Selasa, 29 Juni 2021

Palsu, dan Palsu

 Tadi mengerjakan soal TOEFL, dan pikiran saya hanya tertuju pada ironi. Soal yang saya hadapi adalah kalimat yang harus dilengkapi. Soal itu cukup mudah: Semua komponen kalimat sudah lengkap kecuali subjek, namun pilihan ganda hanya menyediakan verb—verb palsu. 

 

Dengan kata lain: Saya harus memilih jenis kepalsuan.

 

Well, sama seperti soal di atas, dalam hidup kadang kita hanya menghadapi kepalsuan. Dan kita terpaksa memilih kepalsuan. Ketika mengerjakan soal itu, pikiran saya tertuju pada David—tokoh dalam film The Lobster, film distopia filosofis gelap—yang berkata mengenai kepura-puraan:

 

“Lebih sulit berpura-pura memiliki perasaan saat sebenarnya tak memilikinya daripada berpura-pura tak memiliki perasaan saat sebenarnya punya.”

 

Saya tak setuju pada Pak David, sebab keduanya terlalu sukar bagi saya. Lalu pikiran saya tertuju pada film bagus lain: Gone Girl.

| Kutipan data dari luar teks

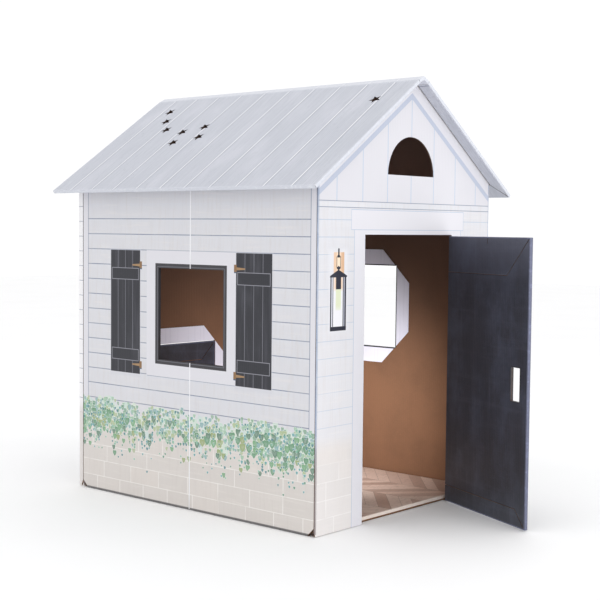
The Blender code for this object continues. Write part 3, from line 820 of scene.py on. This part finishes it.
def add_liner(sheets, loops, normal, kind):
    """A sheet of paper LINER thick whose outer side has these outlines."""
    flat = [point for loop in loops for point in loop]
    count = len(flat)
    back = [point - normal * LINER for point in flat]
    faces = []
    for a, b, c in tessellate_polygon(loops):
        if (flat[b] - flat[a]).cross(flat[c] - flat[a]).dot(normal) < 0:
            a, c = c, a
        faces.append((a, b, c))
        faces.append((c + count, b + count, a + count))
    base = 0
    for loop in loops:
        for step in range(len(loop)):
            a, b = base + step, base + (step + 1) % len(loop)
            faces.append((b, a, a + count, b + count))
        base += len(loop)
    sheets.add(flat + back, faces, kind)


def crossings(loops, place):
    """Where a line at u = place crosses the outlines, as pairs of v from low to high."""
    found = []
    for loop in loops:
        for start, end in zip(loop, loop[1:] + loop[:1]):
            if (start[0] > place) != (end[0] > place):
                share = (place - start[0]) / (end[0] - start[0])
                found.append(start[1] + (end[1] - start[1]) * share)
    found.sort()
    return list(zip(found[::2], found[1::2]))


def add_core(sheets, loops, across, along, normal, depth, kind):
    """The fluted medium: a wave of paper that fills the board between its two liners."""
    flat = [[(point.dot(across), point.dot(along)) for point in loop] for loop in loops]
    low = min(point[0] for loop in flat for point in loop)
    high = max(point[0] for loop in flat for point in loop)
    step = FLUTE_PITCH / FLUTE_STEPS
    sheet = LINER * 0.9
    swing = (BOARD - 2 * LINER - sheet) / 2 - 0.00002
    middle = depth - BOARD / 2
    inset = 0.0004
    columns = int((high - low - inset) / step)
    chains = {}

    def close(chain):
        if len(chain) < 2:
            return
        points, faces = [], []
        for place, (v0, v1), height in chain:
            for v, lift in ((v0, sheet / 2), (v1, sheet / 2), (v0, -sheet / 2), (v1, -sheet / 2)):
                points.append(across * place + along * v + normal * (height + lift))
        for index in range(len(chain) - 1):
            a, b = 4 * index, 4 * index + 4
            faces += [(a, b, b + 1, a + 1), (a + 2, a + 3, b + 3, b + 2)]
            faces += [(a, a + 2, b + 2, b), (a + 1, b + 1, b + 3, a + 3)]
        last = 4 * (len(chain) - 1)
        faces += [(0, 1, 3, 2), (last, last + 2, last + 3, last + 1)]
        sheets.add(points, faces, kind, smooth=True)

    for column in range(columns + 1):
        place = low + inset / 2 + column * step
        height = middle + swing * math.sin(2 * math.pi * place / FLUTE_PITCH)
        spans = [(v0 + inset, v1 - inset) for v0, v1 in crossings(flat, place) if v1 - v0 > 3 * inset]
        kept = {}
        for number, span in enumerate(spans):
            chain = chains.pop(number, None)
            if chain:
                before = chain[-1][1]
                if max(abs(span[0] - before[0]), abs(span[1] - before[1])) > 8 * step:
                    close(chain)
                    chain = None
            kept[number] = (chain or []) + [(place, span, height)]
        for chain in chains.values():
            close(chain)
        chains = kept
    for chain in chains.values():
        close(chain)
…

Di film itu, si lelaki mengatakan, “Benar aku mencintaimu. Tapi yang kita lakukan adalah saling membenci, saling mengendalikan. Dan saling menyakiti.”

 

“Itulah pernikahan,” jawab si wanita.

 

Well, pikiran saya masih tertuju pada kepalsuan-kepalsuan lain: di sekitar kita, terlalu penuh kepalsuan. Diam-diam mata saya berkaca-kaca mengingat satu hal. Lalu pak pengawas mengatakan waktu telah habis.

 

Soal itu saya biarkan kosong tanpa jawaban. Dan mata saya tetap berkaca-kaca.